Nevertheless, let us momentarily accept Mr. Prager’s premises to examine another aspect of his proposition. He offered “transcendence” from a merely mechanistic universe as being one of the characteristics of his God, one which is necessarily possessed by God for Him to imbue it to man.(Note 2.) We could substitute considerably less appealing characteristics without disturbing the validity of Prager’s logic. For instance, it would be just as valid to say, “Only if one posits human creation by a Creator that is petty, cruel, power-lusting, superstitious, and foolish who implanted the ability to be petty, cruel, power-lusting, superstitious, and foolish can humans display such characteristics.” I’m not sure Mr. Prager would wish to characterize God as possessing every possible human trait (though there is plenty of support for God’s power-lusting and cruelty in the Old Testament), yet it follows directly from his own formulation. One might object that it is not fair to substitute free will, which offers only the potential for malevolent choices (cruelty, power-lusting, etc.), with those qualities themselves, but there is nothing in Prager’s logic that supports this restriction. The objection would simply represent further mental contortions to escape faulty logic.

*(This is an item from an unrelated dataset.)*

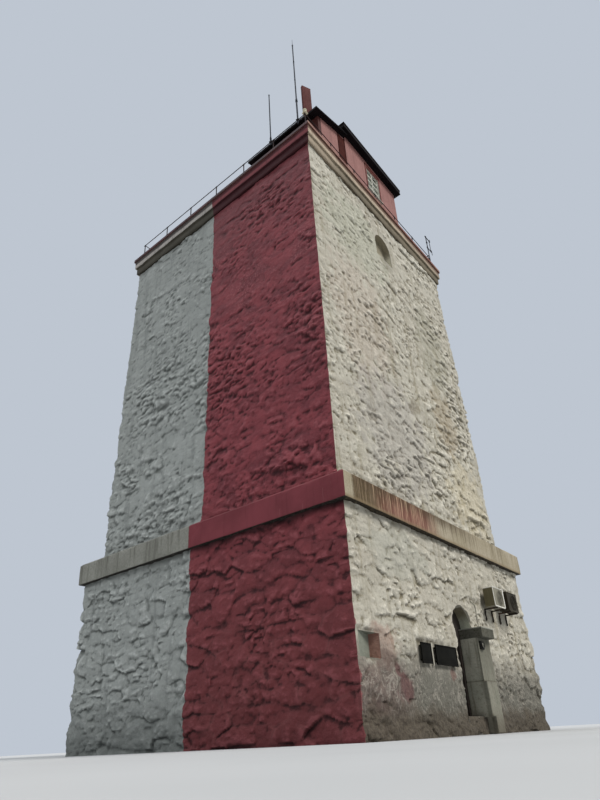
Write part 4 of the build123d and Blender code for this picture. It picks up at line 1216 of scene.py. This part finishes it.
# Corner lamp
# A pale cast housing on the front corner of the railing: a square foot, a ribbed drum and a lid.
lamp_cream = old_paint("lamp_cream", (206, 198, 172), (216, 210, 188), (150, 132, 100), 0.35, 0.5,
                       fineness=3.0, streaks=0.35)
lamp = [block((-0.085, -0.085, 0), (0.085, 0.085, 0.040), 0.012, 3),
        post(0, 0, 0.038, 0.205, 0.066, 28, edge=0.004),
        post(0, 0, 0.200, 0.222, 0.075, 28, edge=0.006),
        post(0, 0, 0.220, 0.250, 0.070, 28, 0.030, 0.008, 3)]
lamp += [post(0, 0, z, z + 0.010, 0.073, 28, edge=0.003) for z in (0.06, 0.095, 0.13, 0.165)]
lamp += [screw((x, y, 0.04), (x, y, 0.052), 0.009) for x in (-0.065, 0.065) for y in (-0.065, 0.065)]
gather("corner_lamp_housing", repeat(lamp, Matrix.Translation((RAIL_HALF, -RAIL_HALF, 20.907))),
       lamp_cream, "lamp_case", "corner_lamp")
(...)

There is another curious implication from Prager’s point, too, that he probably did not intend. From a certain perspective, he accidentally implies that except for free willed beings, nothing else would require God to be its creator. Specifically, his emphasis that free will and human behavior require some sort of divine “transcendence” that is explainable only by introducing a God as a creator suggests that the rest of nature might be explainable in natural terms. Again, this is not something that Mr. Prager is likely to agree with, for surely he believes that all of nature - inanimate objects and life-forms simpler than humans - were created by God. If so, though, why introduce some special considerations for beings that possess free will? Prager could have said simply, “God created humans like He created rocks, only He deemed that humans have free will. Period.” Instead, Prager used this “transcendent” quality of man as evidence of a transcendent God, which suggests that without man no such evidence would exist.
In short, Mr. Prager’s assertion pertaining to free will is completely unfounded. His proposition is demonstrably wrong, collapsing in defeat before any number of simple counterexamples, and it gives rise to some implications that are likely inconsistent with Prager’s own vision of a perfect, omnipotent God. Man’s free will is directly observable, and is thus undeniable. Any attempt to validate free will by referring to the realm of God not only is unnecessary, but actually sabotages its defense by implicitly accepting that no natural explanation is possible.
(Note: The next installment in the series is here.)
1. Dennis Prager, “If There Is No God,” http://townhall.com/columnists/DennisPrager/2008/08/19/if_there_is_no_god.
2. I think Prager has used “transcendence” here in a meaningful manner, to distinguish free will from deterministic processes. Nevertheless, I suspect he may have chosen the word to hint at the more familiar and vague “transcendence” of God from the physical, empirical, non-spiritual, etc., a trait that is no doubt appealing to those who tend to value mystery and poetry above precision.